Addie Muljadi Sumaatmadja atau biasa kita kenal sebagai Addie MS, sempat menulis artikel penghormatan kepada Ismail Marzuki dengan penjelasan yang sangat tepat tentang "Rayuan Pulau Kelapa" dalam majalah Rolling Stone Indonesia edisi Immortals - November 2008.
Anda dapat perhatikan baik-baik pada lagu "Rayuan Pulau Kelapa", Ismail Marzuki dengan sangat tepat menggam-barkan alam Indonesia yang tenang dan damai. Lirik "Tanah airku aman dan mak-mur/Pulau kelapa yang amat subur/Pulau melati pujaan bangsa/Memuja pulau nan indah permai/ Tanah Airku, Indone-siaku", terdengar sederhana namun dapat merepresentasikan alam Indonesia yang sebenarnya.
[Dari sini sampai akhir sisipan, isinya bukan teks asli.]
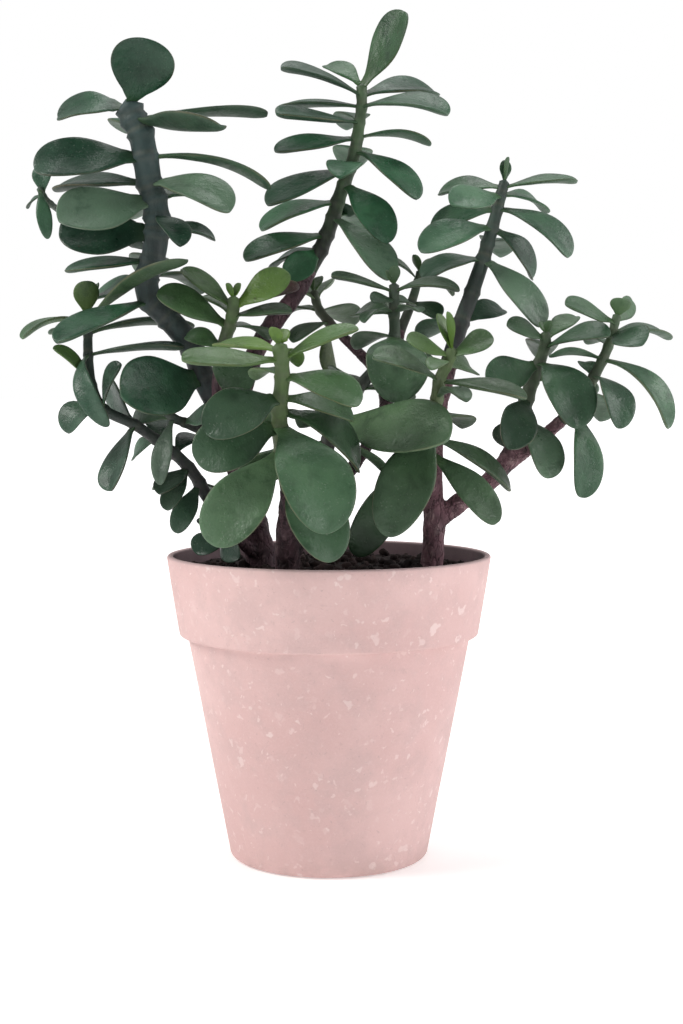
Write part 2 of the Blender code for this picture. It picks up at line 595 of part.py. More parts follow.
def fused(name, parts, material):
    """One solid from overlapping closed parts."""
    scene = bpy.context.scene.collection
    body = new_object(name, parts[0], scene)
    pieces = bpy.data.collections.new(name + "_pieces")
    scene.children.link(pieces)
    for number, part in enumerate(parts[1:]):
        new_object(f"{name}_{number}", part, pieces)
    union = body.modifiers.new("fuse", "BOOLEAN")
    union.operation = "UNION"
    union.operand_type = "COLLECTION"
    union.collection = pieces
    union.solver = "MANIFOLD" if name in EXACT_FAILS else "EXACT"
    apply_modifiers(body)
    for piece in list(pieces.objects):
        bpy.data.objects.remove(piece)
    bpy.data.collections.remove(pieces)
    keep_outer_skin(body.data)
    body.data.materials.append(material)
    return body


def wood_end_directions():
    """The direction in which each branch ends, by the place of its end."""
    ends = {}
    for branches in TRUNKS.values():
        for branch in branches:
            line = smooth_line(branch_line(branch), WOOD_STEP)
            ends[branch[-1][:3]] = unit(line[-1, :3] - line[-2, :3])
    return ends


def leafy_stem(name, leaves, wood_ends):
    """A green stem that carries on from the end of its branch, with its leaves and side shoot."""
    start = wood_ends[LEAFY_STEMS[name]["joints"][0][0]]
    line = smooth_line(stem_line(name), STEM_STEP)
    line[0, :3] += start * GAP
    parts = [tube_mesh(line, STEM_SIDES, start_direction=start, domed=True)]
    parts += [leaf_mesh(leaf) for leaf in leaves[name]]
    shoot = SIDE_SHOOTS.get(name)
    if shoot:
        parts.append(tube_mesh(smooth_line(stem_line(shoot), STEM_STEP), STEM_SIDES, domed=True))
        parts += [leaf_mesh(leaf) for leaf in leaves[shoot]]
    node = "leafy_stem_" + name
    return fused(node, parts, principled(node, LEAF_COLOURS[name], LEAF_ROUGHNESS))


def trunk(name):
    lines = [smooth_line(branch_line(branch), WOOD_STEP) for branch in TRUNKS[name]]
    parts = [tube_mesh(line, WOOD_SIDES) for line in lines]
    return fused(name, parts, principled(name, BARK_COLOUR, BARK_ROUGHNESS))


def rounded_corner(centre, radius, start_degrees, end_degrees):
    angles = np.radians(np.linspace(start_degrees, end_degrees, POT_CORNER_POINTS))
    return [(centre[0] + radius * np.cos(a), centre[1] + radius * np.sin(a)) for a in angles]


def pot_inner_radius(height):
    """The inside of the pot narrows evenly from the rim down to its floor."""
    low, high = POT_BASE_RADIUS - POT_WALL, POT_RIM_RADIUS - POT_WALL
    return low + (high - low) * (height - POT_FLOOR) / (POT_HEIGHT - POT_FLOOR)


def turned_mesh(profile, segments):
    """A closed solid turned about Z from a profile that starts and ends on the axis."""
    angles = 2 * np.pi * np.arange(segments) / segments
    points = [(0.0, 0.0, profile[0][1]), (0.0, 0.0, profile[-1][1])]
    rings = []
    for radius, height in profile[1:-1]:
        rings.append(range(len(points), len(points) + segments))
        points += [(radius * np.cos(a), radius * np.sin(a), height) for a in angles]
    faces = []
    for i in range(segments):
        j = (i + 1) % segments
        faces.append((0, rings[0][j], rings[0][i]))
        faces.append((1, rings[-1][i], rings[-1][j]))
        for low, high in zip(rings, rings[1:]):
            faces.append((low[i], low[j], high[j], high[i]))
    return points, faces


def pot():
    collar_foot = POT_HEIGHT - POT_COLLAR_HEIGHT
    base, edge = POT_BASE_ROUNDING, POT_EDGE_ROUNDING
    inner_rim = pot_inner_radius(POT_HEIGHT)
    profile = [(0.0, 0.0)]
    profile += rounded_corner((POT_BASE_RADIUS - base, base), base, -90, 0)
    profile.append((POT_BODY_TOP_RADIUS, collar_foot))
    profile += rounded_corner((POT_COLLAR_FOOT_RADIUS - edge, collar_foot + edge), edge, -90, 0)
    profile += rounded_corner((POT_RIM_RADIUS - edge, POT_HEIGHT - edge), edge, 0, 90)
    profile += rounded_corner((inner_rim + edge, POT_HEIGHT - edge), edge, 90, 180)
    profile.append((pot_inner_radius(POT_FLOOR), POT_FLOOR))
    profile.append((0.0, POT_FLOOR))
    body = new_object("pot", turned_mesh(profile, POT_SEGMENTS), bpy.context.scene.collection)
    body.data.shade_smooth()
    body.data.set_sharp_from_angle(angle=np.radians(SHARP_EDGE_DEGREES))
    body.data.materials.append(principled("pot", POT_COLOUR, POT_ROUGHNESS))
    return body


def soil():
    """Fills the pot to just below its rim, with a lumpy top and a plain hole for each trunk."""
    rng = np.random.default_rng(SOIL_SEED)
    floor = POT_FLOOR + GAP
    floor_radius = pot_inner_radius(floor) - GAP
    top_radius = pot_inner_radius(SOIL_HEIGHT) - 2 * GAP
    profile = [(0.0, floor), (floor_radius, floor), (top_radius, SOIL_HEIGHT)]
    profile += [(top_radius * (1 - k / SOIL_RINGS), SOIL_HEIGHT) for k in range(1, SOIL_RINGS)]
    profile.append((0.0, SOIL_HEIGHT))
    points, faces = turned_mesh(profile, SOIL_SEGMENTS)
    first_inner = 2 + 2 * SOIL_SEGMENTS
    points = np.array(points)
    lumps = rng.uniform(-SOIL_RELIEF, SOIL_RELIEF, len(points) - first_inner)
    points[first_inner:, 2] += lumps
    scene = bpy.context.scene.collection
    body = new_object("soil", (points, faces), scene)
    for name, branches in TRUNKS.items():
        line = smooth_line(branch_line(branches[0]), WOOD_STEP)
        line = line[line[:, 2] < SOIL_HEIGHT + 2 * WOOD_STEP]
        line[0, :3] -= unit(line[1, :3] - line[0, :3]) * GAP
        line[:, 3] += 2 * GAP
        hole = new_object("hole_for_" + name, tube_mesh(line, WOOD_SIDES), scene)
        cut = body.modifiers.new(name, "BOOLEAN")
        cut.operation = "DIFFERENCE"
        cut.object = hole
        cut.solver = "EXACT"
    apply_modifiers(body)
    for name in TRUNKS:
        bpy.data.objects.remove(bpy.data.objects["hole_for_" + name])
    body.data.materials.append(principled("soil", SOIL_COLOUR, SOIL_ROUGHNESS))
    return body


def main():
    for old in list(bpy.data.objects):
        bpy.data.objects.remove(old)
    leaves = lay_out_leaves()
    wood_ends = wood_end_directions()
    pot()
    soil()
    for name in TRUNKS:
        trunk(name)
    for name in LEAFY_STEMS:
        if name not in SIDE_SHOOTS.values():
            leafy_stem(name, leaves, wood_ends)


main()
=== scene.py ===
import bmesh
import bpy
import numpy as np
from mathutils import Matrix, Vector, noise


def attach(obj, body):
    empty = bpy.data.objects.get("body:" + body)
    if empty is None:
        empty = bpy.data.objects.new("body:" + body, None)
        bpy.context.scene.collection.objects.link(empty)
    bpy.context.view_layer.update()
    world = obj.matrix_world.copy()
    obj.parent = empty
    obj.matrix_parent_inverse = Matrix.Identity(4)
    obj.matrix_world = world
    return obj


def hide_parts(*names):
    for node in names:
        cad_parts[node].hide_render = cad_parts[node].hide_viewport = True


# The finished look of a potted jade plant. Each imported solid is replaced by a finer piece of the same
# form: the leaves, stems and trunks follow the table and rules of the part's source, in millimetres.

MM = 0.001

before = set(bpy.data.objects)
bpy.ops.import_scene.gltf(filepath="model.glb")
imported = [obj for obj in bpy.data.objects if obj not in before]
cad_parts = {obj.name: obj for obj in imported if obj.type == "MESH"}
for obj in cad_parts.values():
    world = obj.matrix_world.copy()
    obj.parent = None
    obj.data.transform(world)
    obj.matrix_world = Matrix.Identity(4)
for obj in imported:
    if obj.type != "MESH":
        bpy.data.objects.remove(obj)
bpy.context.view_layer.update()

POT_HEIGHT = 141.0
POT_RIM_RADIUS = 75.0
POT_COLLAR_HEIGHT = 37.0
POT_COLLAR_FOOT_RADIUS = 69.5
POT_BODY_TOP_RADIUS = 65.5
POT_BASE_RADIUS = 46.5
POT_WALL = 3.0
POT_FLOOR = 5.0
POT_BASE_ROUNDING = 3.0
POT_EDGE_ROUNDING = 1.2
SOIL_HEIGHT = 134.0

# The plant is laid out as it is seen from the front, from this point: a place is (x, depth, height),
# where x and height are read on the upright plane through the pot's axis, and depth moves the place
# along the line of sight, away from the eye where it is positive.
EYE = np.array([0.0, -804.0, 218.0])

# Leafy stems: the joints from the bottom up, each with its place and the leaves that grow from it.
# A leaf is the place of its tip, then its width, its arch as a share of its length, the degrees that
# its upper face is turned towards the front, and the share of its length that is stalk. The last four
# may be left out.
# The radius of the stem runs evenly from the first value to the second.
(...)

Perpindahan nada yang sangat halus-tanpa terdengar berusaha terlalu keras membangkitkan rasa bersyukur atas kekayaan alam Indonesia-menjadi rasa yang paling nyata dari lagu ini. Jika bisa digambarkan, bayangkan kamu sedang duduk di taman dan melihat dedaunan bergoyang karena dorongan angin semilir. Semua terasa adem ayem dan menenangkan.
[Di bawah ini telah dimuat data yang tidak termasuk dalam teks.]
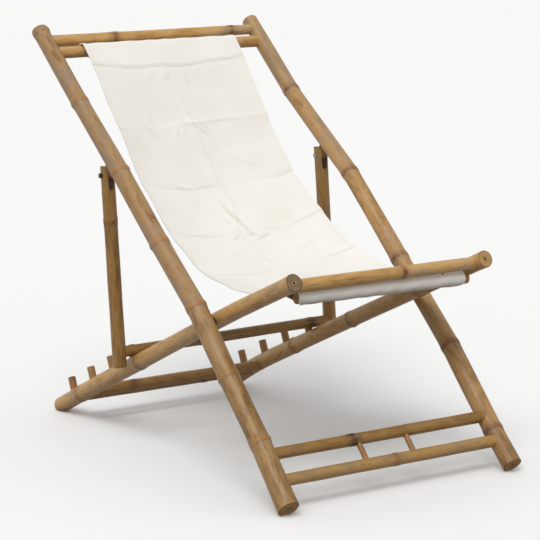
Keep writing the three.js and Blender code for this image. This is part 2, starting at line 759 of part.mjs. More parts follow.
addTo(backFrame, backRail('back_rail_left', -backRailX, leftBackFootRadius, leftBackHeadRadius,
  leftBackNodeShares, leftBackBowShares));
addTo(backFrame, backRail('back_rail_right', backRailX, rightBackFootRadius, rightBackHeadRadius,
  rightBackNodeShares, rightBackBowShares));
addTo(backFrame, crossBar('head_bar', backBarHalf, headBarRadius, headBarNodeShares, headBarAt, bambooGold));
addTo(backFrame, crossBar('head_sling_rod', backBarHalf, headRodRadius, headRodNodeShares, headRodAt,
  bambooGold));
const spindleXs = [spindleShift - spindlePitch / 2, spindleShift + spindlePitch / 2];
const spindleCutters = spindleXs.map((x) => spindleMesh(x, clearance));
addTo(backFrame, cut(crossBar('foot_bar_upper', backBarHalf, footBarUpperRadius, footBarUpperNodeShares,
  footBarUpperAt, bambooBrown), ...spindleCutters));
addTo(backFrame, cut(crossBar('foot_bar_lower', backBarHalf, footBarLowerRadius, footBarLowerNodeShares,
  footBarLowerAt, bambooGold), ...spindleCutters));
['left', 'right'].forEach((label, i) => {
  addTo(backFrame, dowel(`foot_spindle_${label}`, spindleMesh(spindleXs[i], 0)));
});

addTo(seatFrame, seatRail('seat_rail_left', -seatRailX, leftSeatNodeShares, leftSeatBowShares));
addTo(seatFrame, seatRail('seat_rail_right', seatRailX, rightSeatNodeShares, rightSeatBowShares));
const rodPinCutters = [-1, 1].map((side) => rodPinMesh(side, clearance));
addTo(seatFrame, cut(crossBar('seat_front_bar', seatBarHalf, frontBarRadius, frontBarNodeShares, frontBarAt,
  bambooGold), ...rodPinCutters));
addTo(seatFrame, cut(crossBar('seat_sling_rod', seatRodHalf, seatRodRadius, [], seatRodAt,
  bambooBrown, seatRodShift), ...rodPinCutters));
addTo(seatFrame, crossBar('rear_bar_upper', seatBarHalf, rearBarRadius, rearBarUpperNodeShares,
  rearBarUpperAt, bambooBrown));
addTo(seatFrame, crossBar('rear_bar_lower', seatBarHalf, rearBarRadius, rearBarLowerNodeShares,
  rearBarLowerAt, bambooBrown));

const propBar = crossBar('prop_bar', backRailX - propBarEndInset, propBarRadius, propBarNodeShares,
  propBarAt, bambooBrown);

const sides = [
  {
    label: 'left', sign: -1, propNodes: leftPropNodeShares,
    foot: leftBackFootRadius, head: leftBackHeadRadius,
  },
  {
    label: 'right', sign: 1, propNodes: rightPropNodeShares,
    foot: rightBackFootRadius, head: rightBackHeadRadius,
  },
];
for (const { label, sign, propNodes, foot, head } of sides) {
  addTo(backFrame, propTongue(`prop_tongue_${label}`, sign * backRailX));
  addTo(backFrame, pivotPin(`pivot_pin_${label}`, sign));
  addTo(backFrame, pivotSpacer(`pivot_spacer_${label}`, sign, foot, head));
  pegDistances.forEach((distance, i) => {
    addTo(seatFrame, dowel(`peg_${label}_${i + 1}`, pegMesh(sign * seatRailX, distance, 0)));
  });
  addTo(seatFrame, dowel(`rod_pin_${label}`, rodPinMesh(sign, 0)));
  addTo(propFrame, propLeg(`prop_leg_${label}`, sign * backRailX, propNodes));
  addTo(propFrame, propBolt(`prop_bolt_${label}`, sign));
  addTo(propFrame, propNut(`prop_nut_${label}`, sign));
}
addTo(propFrame, propBar);
addTo(backFrame, cut(piece('canvas_sling', slingGeometry(), canvasWhite, 0.95), ...rodPinCutters));

export default recliner;
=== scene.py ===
import math

import bmesh
import bpy
import numpy as np
from mathutils import Matrix, Vector


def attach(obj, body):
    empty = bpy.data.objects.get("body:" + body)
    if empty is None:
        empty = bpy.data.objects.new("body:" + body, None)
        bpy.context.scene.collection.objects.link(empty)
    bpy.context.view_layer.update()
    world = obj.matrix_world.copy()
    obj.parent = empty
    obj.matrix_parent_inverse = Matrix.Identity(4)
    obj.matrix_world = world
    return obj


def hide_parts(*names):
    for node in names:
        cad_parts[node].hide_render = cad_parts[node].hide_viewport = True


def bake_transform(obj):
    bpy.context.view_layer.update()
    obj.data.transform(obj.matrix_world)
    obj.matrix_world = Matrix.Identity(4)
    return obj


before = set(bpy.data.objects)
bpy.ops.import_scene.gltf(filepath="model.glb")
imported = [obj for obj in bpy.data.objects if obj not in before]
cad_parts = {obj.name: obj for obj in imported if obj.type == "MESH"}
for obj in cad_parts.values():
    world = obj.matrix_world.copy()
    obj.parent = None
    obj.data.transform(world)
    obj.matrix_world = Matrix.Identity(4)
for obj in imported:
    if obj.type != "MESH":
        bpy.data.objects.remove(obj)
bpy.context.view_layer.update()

MM = 0.001
LEFT, RIGHT = -1, 1

# Slopes of the poles, in degrees above the level towards the back
BACK_SLOPE = 41.26
SEAT_SLOPE = -23.9004
PROP_SLOPE = 85.4064

# Camera, solved on the photograph
CAMERA_AT = (-2.522, -3.916, 1.224)
CAMERA_AZIMUTH = -32.89
CAMERA_ELEVATION = 10.21
CAMERA_ROLL = -0.69
FOCAL_PIXELS = 2170
IMAGE_PIXELS = 540
SENSOR_WIDTH = 36


# Helpers

def linear(hex_colour):
    """An sRGB hex colour as linear RGBA."""
    values = []
    for i in (1, 3, 5):
        c = int(hex_colour[i:i + 2], 16) / 255
        values.append(c / 12.92 if c <= 0.04045 else ((c + 0.055) / 1.055) ** 2.4)
    return (*values, 1.0)


def connect(tree, node, links):
    """Feeds a node's inputs from values, hex colours, sockets, or the first outputs in use of nodes."""
    for key, value in links.items():
        if isinstance(value, str):
            value = linear(value)
        if isinstance(value, bpy.types.Node):
            value = next(socket for socket in value.outputs if socket.enabled)
        if isinstance(value, bpy.types.NodeSocket):
            tree.links.new(value, node.inputs[key])
        else:
            node.inputs[key].default_value = value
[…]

Tapi bukan berarti lirik lagu ini hanya ditulis cuma demi menjadikannya lagu nasionalis. Ada emosi yang lebih dalam dari pemilihan kata dari Ismail Marzuki. Contohnya bagian chorus: Melambai lambai/Nyiur di pantai/Berbisik bisik/Raja Kelana. Ia menjadi romantis dengan memilih kata "raja kelana" yang memiliki arti "angin" tanpa harus menggunakan kata "angin" sendiri.
Mengutip Addie MS dalam tulisannya, ia merasakan bagaimana Ismail Marzuki tidak menciptakan lirik yang berbunga-bunga seperti lirik lagu zaman sekarang. Malah, Ismail Marzuki membuat lirik yang sederhana, to the point, tapi tetap indah tanpa ada mental menggebu-gebu untuk terdengar puitis. Bagi Addie MS, ada keindahan yang membuat siapapun pendengarnya dapat membayangkan apa yang beliau gambarkan.
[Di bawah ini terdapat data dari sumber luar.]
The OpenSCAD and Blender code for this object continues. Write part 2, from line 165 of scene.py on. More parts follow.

Memasuki hari-hari menuju usia 78 tahun Republik Indonesia, saya ingin membawa kita semua untuk memberikan apresiasi lebih besar terhadap "Rayuan Pulau Kelapa". Jangan sampai lagu ini hanya pernah tercatat sejarah sebagai lagu pengantar tidur pada era Orde Baru, atau hanya menjadi bagian kecil dari lagu nasionalis. Lebih dari itu, "Rayuan Pulau Kelapa" ciptaan Ismail Marzuki adalah nota kekaguman yang bisa membuat kita lebih berterima kasih atas perjuangan yang dilakukan oleh setiap insan di Tanah Air untuk keberlangsungan Nusantara.